Mr Sarkozy is already the most investigated former President in modern French history. He was formally accused by another team of investigating magistrates last July of  “corruption” for allegedly trying to bribe a senior judge to obtain information and influence on other cases in which his name appears. 

At the weekend, the local election success  of his centre-right party, the Union pour un Mouvement Populaire (UMP)  seemed to put Mr Sarkozy on track to set another record. He plans to be the first ousted president of the Fifth Republic (post-1958) to run again.

However, his chances of winning the centre-right presidential “nomination” for 2017 in a primary election in autumn next year are now hostage to his legal problems.

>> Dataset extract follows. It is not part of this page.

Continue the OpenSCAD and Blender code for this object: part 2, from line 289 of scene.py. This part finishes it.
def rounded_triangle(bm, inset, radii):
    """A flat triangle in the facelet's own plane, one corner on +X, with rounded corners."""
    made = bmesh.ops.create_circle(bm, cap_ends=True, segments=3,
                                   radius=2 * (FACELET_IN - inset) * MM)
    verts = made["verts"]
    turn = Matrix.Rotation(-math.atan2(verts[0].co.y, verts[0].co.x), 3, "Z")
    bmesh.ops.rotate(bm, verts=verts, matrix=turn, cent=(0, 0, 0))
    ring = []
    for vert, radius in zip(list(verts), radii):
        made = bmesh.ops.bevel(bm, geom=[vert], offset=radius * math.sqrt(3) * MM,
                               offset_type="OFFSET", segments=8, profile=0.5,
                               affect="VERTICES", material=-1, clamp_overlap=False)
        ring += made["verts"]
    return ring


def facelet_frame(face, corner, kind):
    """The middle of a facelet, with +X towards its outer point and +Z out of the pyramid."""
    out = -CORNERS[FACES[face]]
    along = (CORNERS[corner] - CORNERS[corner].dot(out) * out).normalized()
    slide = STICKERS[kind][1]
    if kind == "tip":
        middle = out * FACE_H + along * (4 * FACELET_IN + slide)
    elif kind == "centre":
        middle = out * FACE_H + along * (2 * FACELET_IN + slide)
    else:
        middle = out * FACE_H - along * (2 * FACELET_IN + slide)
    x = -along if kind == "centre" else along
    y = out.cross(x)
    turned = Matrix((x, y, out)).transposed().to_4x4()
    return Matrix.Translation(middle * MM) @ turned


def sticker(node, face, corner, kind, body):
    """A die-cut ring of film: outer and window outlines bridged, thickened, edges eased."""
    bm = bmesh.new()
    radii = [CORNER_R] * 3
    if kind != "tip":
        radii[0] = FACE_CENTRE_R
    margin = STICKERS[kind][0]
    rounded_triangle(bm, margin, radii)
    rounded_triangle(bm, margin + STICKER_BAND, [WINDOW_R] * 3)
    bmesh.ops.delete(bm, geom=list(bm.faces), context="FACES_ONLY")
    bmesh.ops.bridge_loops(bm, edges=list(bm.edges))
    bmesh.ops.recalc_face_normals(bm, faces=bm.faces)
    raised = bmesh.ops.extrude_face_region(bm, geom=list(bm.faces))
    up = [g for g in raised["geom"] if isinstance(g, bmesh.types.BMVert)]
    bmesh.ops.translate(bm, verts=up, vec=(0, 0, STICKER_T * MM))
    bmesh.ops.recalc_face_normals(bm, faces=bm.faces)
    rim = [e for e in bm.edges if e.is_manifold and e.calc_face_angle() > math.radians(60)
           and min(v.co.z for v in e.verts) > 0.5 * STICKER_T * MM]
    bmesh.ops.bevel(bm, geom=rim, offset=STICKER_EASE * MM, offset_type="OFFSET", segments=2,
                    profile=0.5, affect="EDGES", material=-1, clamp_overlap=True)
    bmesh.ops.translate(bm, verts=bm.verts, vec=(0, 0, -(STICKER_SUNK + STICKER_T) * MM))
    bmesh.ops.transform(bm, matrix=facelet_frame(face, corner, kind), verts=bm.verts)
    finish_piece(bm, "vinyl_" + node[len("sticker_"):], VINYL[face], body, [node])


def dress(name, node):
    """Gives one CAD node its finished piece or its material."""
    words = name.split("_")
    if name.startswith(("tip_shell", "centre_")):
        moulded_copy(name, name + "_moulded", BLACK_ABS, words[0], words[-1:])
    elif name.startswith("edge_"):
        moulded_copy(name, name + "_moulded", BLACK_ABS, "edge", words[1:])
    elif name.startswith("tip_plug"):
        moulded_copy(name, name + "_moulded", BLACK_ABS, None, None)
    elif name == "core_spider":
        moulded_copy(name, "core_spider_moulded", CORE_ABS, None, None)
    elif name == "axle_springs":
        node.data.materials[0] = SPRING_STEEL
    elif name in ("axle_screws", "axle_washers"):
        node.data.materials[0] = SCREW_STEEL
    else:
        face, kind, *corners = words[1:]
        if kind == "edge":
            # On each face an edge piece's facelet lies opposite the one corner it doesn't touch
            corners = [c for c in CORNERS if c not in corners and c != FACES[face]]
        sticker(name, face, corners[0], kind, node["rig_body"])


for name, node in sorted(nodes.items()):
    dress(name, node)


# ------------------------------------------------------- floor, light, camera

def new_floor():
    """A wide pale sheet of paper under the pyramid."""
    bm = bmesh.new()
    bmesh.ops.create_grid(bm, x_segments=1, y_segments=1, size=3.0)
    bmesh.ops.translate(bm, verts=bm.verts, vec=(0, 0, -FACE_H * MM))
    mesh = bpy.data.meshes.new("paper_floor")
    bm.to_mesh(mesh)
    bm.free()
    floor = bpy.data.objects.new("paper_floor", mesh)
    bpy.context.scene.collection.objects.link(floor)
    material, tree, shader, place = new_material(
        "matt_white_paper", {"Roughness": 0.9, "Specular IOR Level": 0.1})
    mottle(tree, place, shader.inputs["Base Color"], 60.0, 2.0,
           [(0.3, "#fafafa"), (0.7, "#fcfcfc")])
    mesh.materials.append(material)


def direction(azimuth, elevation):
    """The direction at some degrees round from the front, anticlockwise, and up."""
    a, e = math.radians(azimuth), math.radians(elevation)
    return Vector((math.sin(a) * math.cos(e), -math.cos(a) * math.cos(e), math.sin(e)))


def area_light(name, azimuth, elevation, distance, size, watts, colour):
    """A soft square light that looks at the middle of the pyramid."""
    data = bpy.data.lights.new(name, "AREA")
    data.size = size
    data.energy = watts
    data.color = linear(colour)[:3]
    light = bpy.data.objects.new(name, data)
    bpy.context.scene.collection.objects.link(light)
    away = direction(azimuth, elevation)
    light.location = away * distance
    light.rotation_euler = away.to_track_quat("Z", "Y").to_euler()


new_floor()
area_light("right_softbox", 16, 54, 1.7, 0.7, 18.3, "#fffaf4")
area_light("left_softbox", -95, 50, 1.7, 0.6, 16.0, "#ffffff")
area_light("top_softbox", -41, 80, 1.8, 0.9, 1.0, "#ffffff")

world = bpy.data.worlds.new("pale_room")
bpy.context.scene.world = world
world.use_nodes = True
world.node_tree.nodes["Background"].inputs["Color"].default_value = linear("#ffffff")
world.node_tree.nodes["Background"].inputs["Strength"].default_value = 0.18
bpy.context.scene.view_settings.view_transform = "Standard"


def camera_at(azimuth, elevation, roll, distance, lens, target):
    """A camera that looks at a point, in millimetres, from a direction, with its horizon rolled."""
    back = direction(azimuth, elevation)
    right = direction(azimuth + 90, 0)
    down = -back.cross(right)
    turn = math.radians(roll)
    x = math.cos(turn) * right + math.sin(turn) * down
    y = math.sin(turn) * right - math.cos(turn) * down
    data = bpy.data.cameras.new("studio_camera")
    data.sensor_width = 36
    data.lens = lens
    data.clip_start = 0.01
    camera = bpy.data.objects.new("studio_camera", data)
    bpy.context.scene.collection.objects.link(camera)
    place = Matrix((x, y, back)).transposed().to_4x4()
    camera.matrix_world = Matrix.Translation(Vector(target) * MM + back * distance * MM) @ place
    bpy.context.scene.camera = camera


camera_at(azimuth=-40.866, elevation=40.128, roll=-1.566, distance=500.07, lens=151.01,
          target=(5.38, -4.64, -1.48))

Mr Sarkozy and his supporters insist that a cat’s cradle of criminal investigations– a dozen, including accusations against his close friends and associates -  has been concocted by his political enemies and especially by President Francois  Hollande.

 

There is no evidence of such ae  conspiracy. Investigating magistrates in France are independent of the government. All the accusations of campaign spending irregularities have come from independent watch-dogs or from within Mr Sarkozy’s UMP party.

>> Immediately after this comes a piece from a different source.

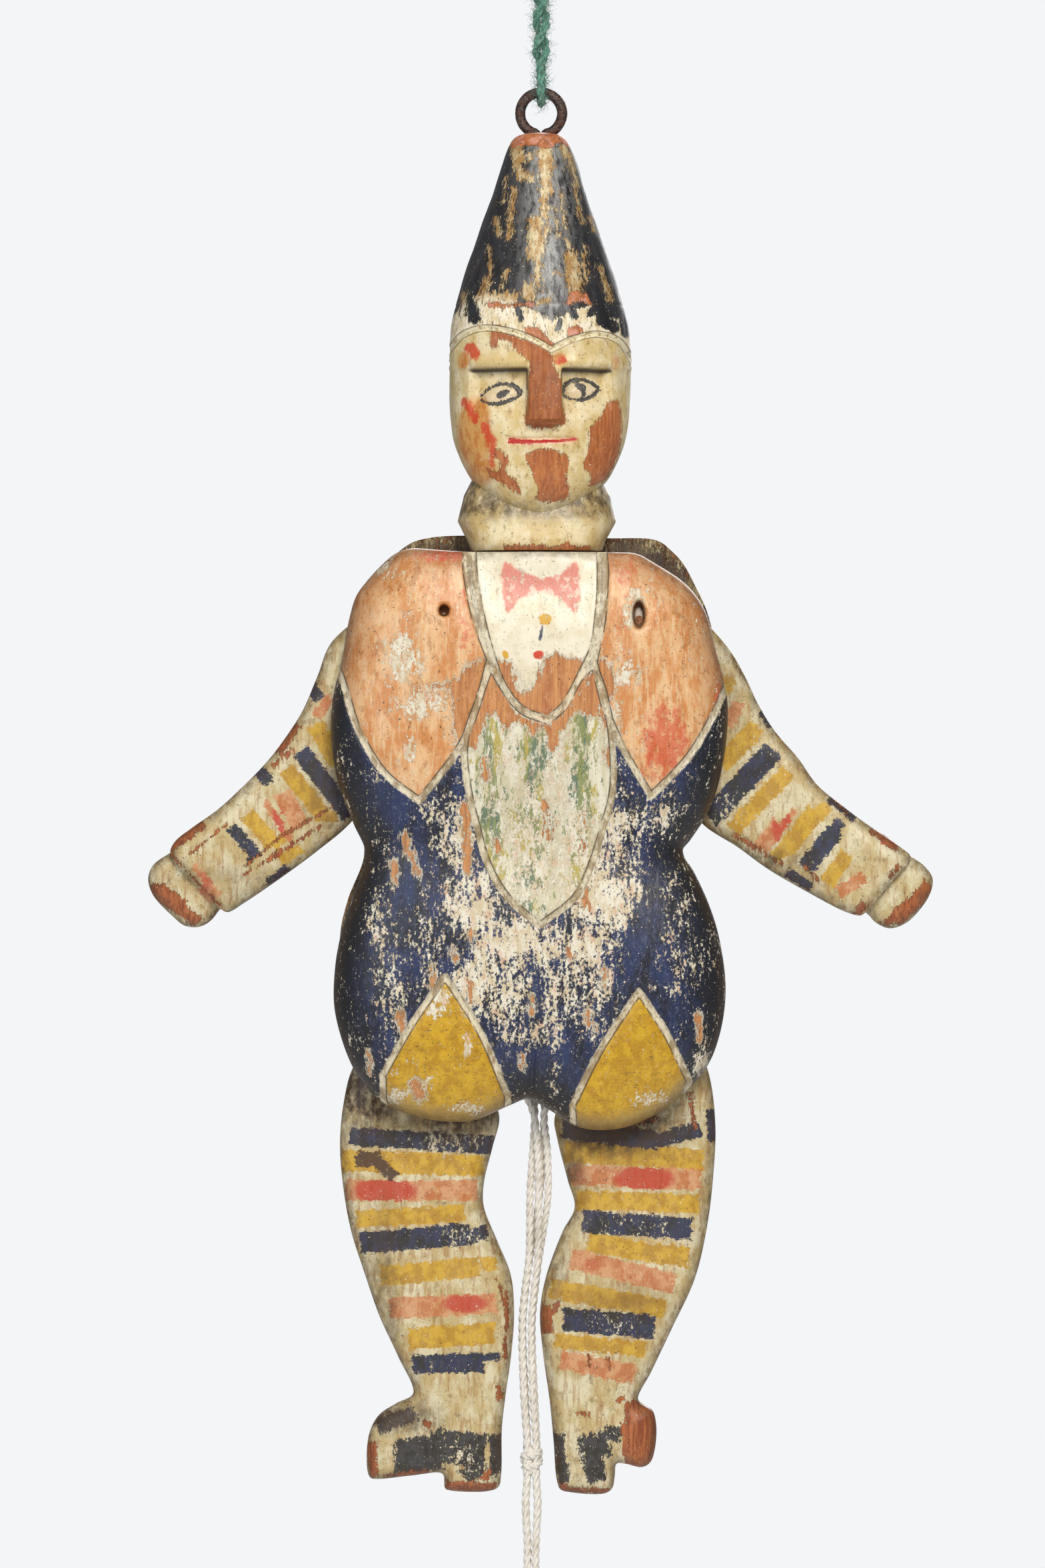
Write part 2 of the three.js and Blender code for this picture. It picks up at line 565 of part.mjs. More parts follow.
// Twine: down from its knot, round the eye's wire and back up, its two strands laid round each other
const TWINE_TOP = 41;
const TWINE_KNOT = { x: 0, top: 50, bottom: TWINE_TOP + GAP, radius: 3.6 };
const TWINE_LAY = 1.35; // each strand's distance from the middle of the pair
const TWINE_PITCH = 15;
const TWINE_START = 13; // where the strands begin to be laid together

function twineStrand(phase, sense) {
  const points = [];
  const laidTo = TWINE_TOP - 2;
  const turns = (laidTo - TWINE_START) / TWINE_PITCH;
  const count = Math.round(turns * 8);
  for (let i = 0; i <= count; i++) {
    const angle = phase + (2 * Math.PI * turns * i) / count;
    const z = TWINE_START + ((laidTo - TWINE_START) * i) / count;
    points.push([TWINE_LAY * Math.cos(angle), TWINE_LAY * Math.sin(angle), z]);
  }
  const [x, y] = points[count];
  points.push([x, y, TWINE_TOP - 0.8], [x, y, TWINE_TOP]);
  return sense > 0 ? points : points.reverse();
}

function buildTwine() {
  const wireTop = EYE_RADIUS;
  const round = EYE_WIRE + TWINE_RADIUS + GAP;
  const loop = [[0, -round * 0.97, 8.5]];
  for (let i = 0; i <= 6; i++) {
    const angle = Math.PI * (1 + i / 6);
    loop.push([0, round * Math.cos(angle), wireTop + round * Math.sin(angle)]);
  }
  loop.push([0, round * 0.97, 8.5]);
  const route = [...twineStrand(-Math.PI / 2, -1), ...loop, ...twineStrand(Math.PI / 2, 1)];
  addMesh('hanging_twine', cordAlong(route, TWINE_RADIUS, 1.7), materials.twine);
  addMesh('twine_knot', turnedKnot(TWINE_KNOT, 0.8), materials.twine);
}

buildHead();
buildScrewEye();
buildBoards();
buildSpacers();
buildLimbs();
buildPins();
buildStrings();
buildTwine();

export default group;
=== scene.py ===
"""Looks of the jumping-jack clown: camera, cords, carved wood and worn paint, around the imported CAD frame.
Outlines are in millimetres, as in the CAD; everything that Blender holds is in metres."""

import json
import math
import bpy
import numpy as np
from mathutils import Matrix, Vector
from mathutils.geometry import delaunay_2d_cdt


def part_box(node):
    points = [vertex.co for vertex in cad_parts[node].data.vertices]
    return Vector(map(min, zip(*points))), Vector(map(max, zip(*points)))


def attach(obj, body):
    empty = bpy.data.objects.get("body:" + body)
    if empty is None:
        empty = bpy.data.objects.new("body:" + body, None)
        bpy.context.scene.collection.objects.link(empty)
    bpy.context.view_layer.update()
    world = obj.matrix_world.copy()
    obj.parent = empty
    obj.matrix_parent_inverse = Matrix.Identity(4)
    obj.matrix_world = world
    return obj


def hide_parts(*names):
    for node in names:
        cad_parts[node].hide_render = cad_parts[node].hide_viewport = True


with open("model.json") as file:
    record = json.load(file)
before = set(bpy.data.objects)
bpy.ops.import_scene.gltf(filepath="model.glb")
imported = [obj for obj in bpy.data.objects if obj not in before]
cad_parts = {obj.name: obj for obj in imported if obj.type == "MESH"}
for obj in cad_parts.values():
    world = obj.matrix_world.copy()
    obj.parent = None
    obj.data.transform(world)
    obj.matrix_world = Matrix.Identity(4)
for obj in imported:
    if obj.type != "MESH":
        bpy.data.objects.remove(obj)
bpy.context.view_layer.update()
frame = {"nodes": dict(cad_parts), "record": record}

MM = 0.001
scene = bpy.context.scene


# Camera: straight at the figure's front, as in the photograph

VIEW_CENTRE = (-0.0049, -0.1760)
VIEW_HEIGHT = 0.4116
CAMERA_DISTANCE = 2.4


def make_camera():
    data = bpy.data.cameras.new("camera")
    data.sensor_fit = "VERTICAL"
    data.sensor_height = 36.0
    data.lens = data.sensor_height * CAMERA_DISTANCE / VIEW_HEIGHT
    data.clip_start = 0.05
    data.clip_end = 50
    camera = bpy.data.objects.new("camera", data)
    camera.location = (VIEW_CENTRE[0], -CAMERA_DISTANCE, VIEW_CENTRE[1])
    camera.rotation_euler = (math.pi / 2, 0, 0)
    scene.collection.objects.link(camera)
    scene.camera = camera


make_camera()


# Curves and distances in the plane of the boards

def smooth(points, step, closed):
    """Centripetal Catmull-Rom curve through given points, sampled evenly."""
    pts = np.asarray(points, float)
    if closed:
        pts = np.vstack([pts[-1], pts, pts[0], pts[1]])
    else:
        pts = np.vstack([2 * pts[0] - pts[1], pts, 2 * pts[-1] - pts[-2]])
    out = []
    for p0, p1, p2, p3 in zip(pts, pts[1:], pts[2:], pts[3:]):
        t1 = np.linalg.norm(p1 - p0) ** 0.5
        t2 = t1 + np.linalg.norm(p2 - p1) ** 0.5
        t3 = t2 + np.linalg.norm(p3 - p2) ** 0.5
        t = np.linspace(t1, t2, 24, endpoint=False)[:, None]
        a1 = (t1 - t) / t1 * p0 + t / t1 * p1
        a2 = (t2 - t) / (t2 - t1) * p1 + (t - t1) / (t2 - t1) * p2
        a3 = (t3 - t) / (t3 - t2) * p2 + (t - t2) / (t3 - t2) * p3
        b1 = (t2 - t) / t2 * a1 + t / t2 * a2
        b2 = (t3 - t) / (t3 - t1) * a2 + (t - t1) / (t3 - t1) * a3
        out.append((t2 - t) / (t2 - t1) * b1 + (t - t1) / (t2 - t1) * b2)
    line = np.vstack(out + [pts[1:2] if closed else pts[-2:-1]])
    along = np.concatenate([[0], np.cumsum(np.linalg.norm(np.diff(line, axis=0), axis=1))])
    count = max(4, round(along[-1] / step))
    where = np.linspace(0, along[-1], count + 1)
    if closed:
        where = where[:-1]
    return np.column_stack([np.interp(where, along, line[:, k]) for k in range(line.shape[1])])


def loop(points, step=0.6):
    line = smooth(points, step, True)
    after = np.roll(line, -1, axis=0)
    area = np.sum(line[:, 0] * after[:, 1] - after[:, 0] * line[:, 1])
    return line if area > 0 else line[::-1]


def to_path(p, line, closed=False):
    """Distance from each point to a line of short segments, and where along it the nearest place is."""
    a = line if closed else line[:-1]
    b = np.roll(line, -1, axis=0) if closed else line[1:]
    ab = b - a
    lengths = (ab**2).sum(1)
    best = np.full(len(p), np.inf)
    place = np.zeros(len(p))
    for start in range(0, len(p), 4000):
        q = p[start : start + 4000, None, :] - a[None]
        t = np.clip((q * ab).sum(2) / lengths, 0, 1)
        d = ((q - t[..., None] * ab) ** 2).sum(2)
        i = d.argmin(1)
        rows = np.arange(len(i))
        best[start : start + 4000] = np.sqrt(d[rows, i])
        place[start : start + 4000] = (i + t[rows, i]) / len(a)
    return best, place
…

The former President’s main rival for the centre-right nomination for 2017, the former Prime Minister Alan Juppé, was asked about Mr Sarkozy’s difficuties in a radio interview yesterday. He replied: “ I hope, with all my heart, that he can prove his innocence.

The accusation of “fraud” in the payment of Mr Sarkozy’s steep electoral fine by the UMP  is, arguably, a minor offence. The basic facts are not disputed.

Mr Sarkozy refunded the Euros 363,615 fine to the party when he ended his self-imposed  “retirement” and returned as leader last September. He also refunded a second Euros 153,000 penalty imposed by the campaign watchdog and originally settled by the perennially cash-strapped UMP.

The penalties were imposed, on Mr Sarkozy personally, for a relatively modest Euros 1.6 m breach of the Euros 22.5m legal ceiling on spending by presidential candidates in 2012.  The former president of the UMP, Jean-Francois Copé, has already been “mis en examen” or placed under investigation, for “fraud”  for allowing the personal penalties to be paid from party funds.

33-Sarkozy-AFP.jpg
Nicolas Sarkozy hopes to be back in the Elysée Palace as French president in 2017

Mr Sarkozy insists that he was advised in 2013 by his lawyers, and by the Socialist-run finance ministry, that it was legal for the party to pay on his behalf. After three hours of questioning yesterday, the two magistrates investigating the case gave him the benefit of the doubt – for the time being.

The second accusation is far more serious. It is alleged that the Sarkozy 2012 campaign accounts were systematically faked to conceal over-spending of  Euros 18.5m – busting the legal ceiling  by around 90 per cent.  The former President denies all knowledge of this scam and has not yet been questioned on the subject.

It is alleged that the bills for dozens of large Sarkozy campaign events were paid secretly by the party and not declared to the official campaign financing watchdog. A senior UMP official revealed in a tearful TV appearance last September that fictitious invoices had been issued to a company called Bygmalion, run by former party officials.

Seven people have already been “mis en examen” or formally accused of forgery and fraud.  Several have already admitted the facts.

Mr Sarkozy’s 2012 campaign manager, Guillaume Lambert, his treasurer Philippe Briand, and the UMP’s  lawyer, Philippe Blanchetier, were questioned under arrest for many hours yesterday on the so-called  “Bgymalion affair” .

Of all the investigations directly indirectly involving Mr Sarkozy, this case is potentially the most destructive to his hopes of returning to the Elysee Palace. The formal accusation last July that he tried to bribe a senior judge with the offer of a cushy retirement job could also wreck his come-back.

Mr Sarkozy, who denies this accusation, has asked for the accusation to be ruled illegal because his telephone was bugged by investigating judges. A ruling on this challenge is expected from France’s highest appeal court in early May.